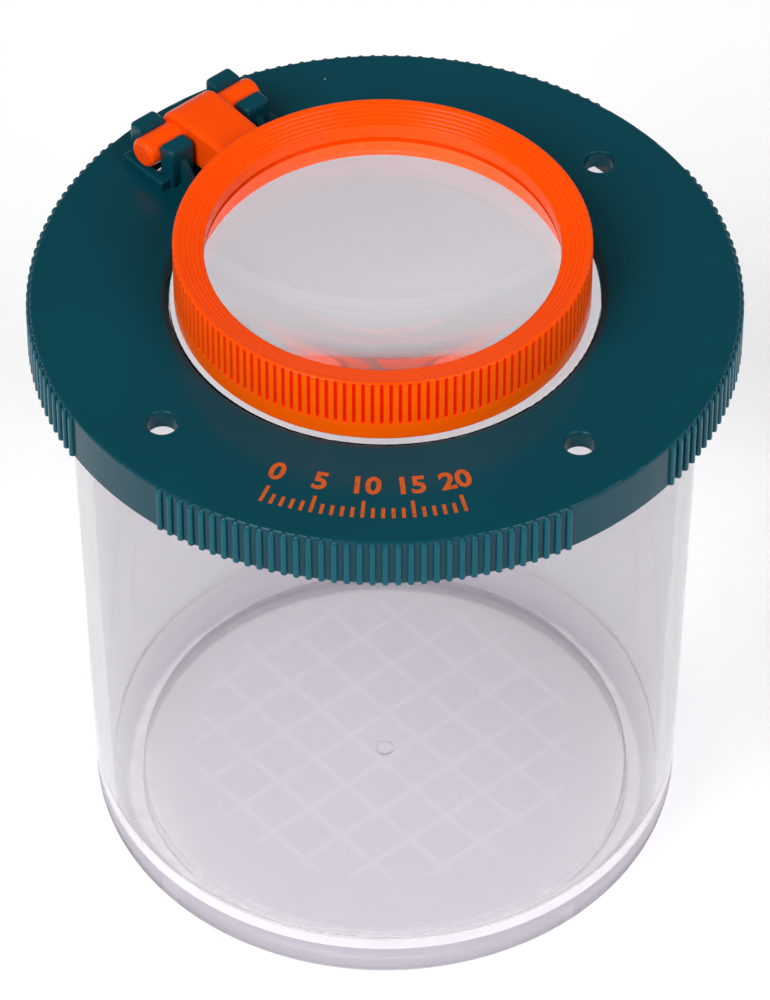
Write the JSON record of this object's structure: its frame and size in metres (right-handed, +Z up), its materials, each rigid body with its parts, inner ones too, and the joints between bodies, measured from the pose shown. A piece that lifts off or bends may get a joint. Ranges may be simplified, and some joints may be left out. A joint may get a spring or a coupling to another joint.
{
  "type": "bug viewer",
  "caption": "Clear specimen jar with a measuring grid in its floor, a vented teal lid with a fixed lens, and a second lens in an orange knurled frame on a snap hinge.",
  "frame": {"origin": "centre of the jar's foot, on the surface it stands on", "axes": "+Z up along the jar's axis, +Y towards the hinge, +X along the hinge pin"},
  "size_m": [0.0698, 0.0698, 0.0758],
  "materials": {
    "clear_plastic": "clear moulded polystyrene, polished",
    "lens_plastic": "clear optical plastic, polished",
    "teal_plastic": "dark teal moulded plastic, satin gloss",
    "orange_plastic": "bright orange moulded plastic, satin gloss"
  },
  "bodies": {
    "container": {"container": "clear_plastic"},
    "lid": {"lid": "teal_plastic", "lid_lens": "lens_plastic"},
    "magnifier": {"lens_frame": "orange_plastic", "swing_lens": "lens_plastic"}
  },
  "joints": [
    {"name": "lid_lift", "type": "slide", "parent": "container", "child": "lid", "axis": [0, 0, 1], "range_m": [0, 0.08]},
    {"name": "lens_swing", "type": "hinge", "parent": "lid", "child": "magnifier", "pos_m": [0, 0.0282, 0.0719], "axis": [-1, 0, 0], "range_deg": [0, 180]}
  ]
}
————————
- **Directions**: Restate the data above word for word, please.

- **Response below**:
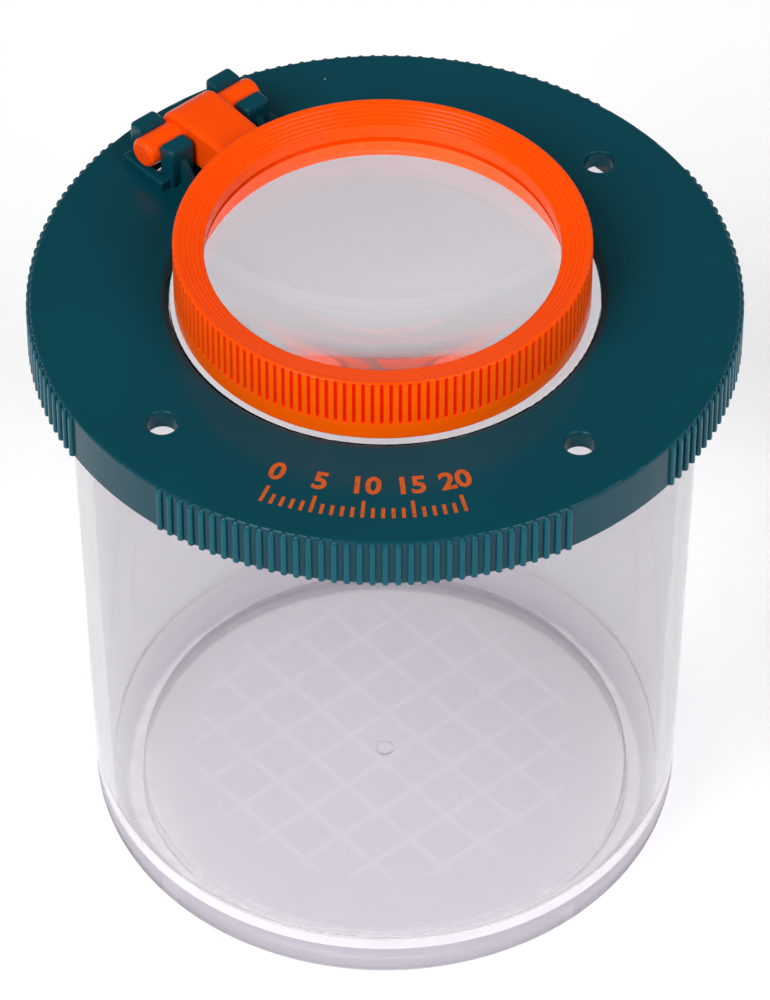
Write the JSON record of this object's structure: its frame and size in metres (right-handed, +Z up), its materials, each rigid body with its parts, inner ones too, and the joints between bodies, measured from the pose shown. A piece that lifts off or bends may get a joint. Ranges may be simplified, and some joints may be left out. A joint may get a spring or a coupling to another joint.
{
  "type": "bug viewer",
  "caption": "Clear specimen jar with a measuring grid in its floor, a vented teal lid with a fixed lens, and a second lens in an orange knurled frame on a snap hinge.",
  "frame": {"origin": "centre of the jar's foot, on the surface it stands on", "axes": "+Z up along the jar's axis, +Y towards the hinge, +X along the hinge pin"},
  "size_m": [0.0698, 0.0698, 0.0758],
  "materials": {
    "clear_plastic": "clear moulded polystyrene, polished",
    "lens_plastic": "clear optical plastic, polished",
    "teal_plastic": "dark teal moulded plastic, satin gloss",
    "orange_plastic": "bright orange moulded plastic, satin gloss"
  },
  "bodies": {
    "container": {"container": "clear_plastic"},
    "lid": {"lid": "teal_plastic", "lid_lens": "lens_plastic"},
    "magnifier": {"lens_frame": "orange_plastic", "swing_lens": "lens_plastic"}
  },
  "joints": [
    {"name": "lid_lift", "type": "slide", "parent": "container", "child": "lid", "axis": [0, 0, 1], "range_m": [0, 0.08]},
    {"name": "lens_swing", "type": "hinge", "parent": "lid", "child": "magnifier", "pos_m": [0, 0.0282, 0.0719], "axis": [-1, 0, 0], "range_deg": [0, 180]}
  ]
}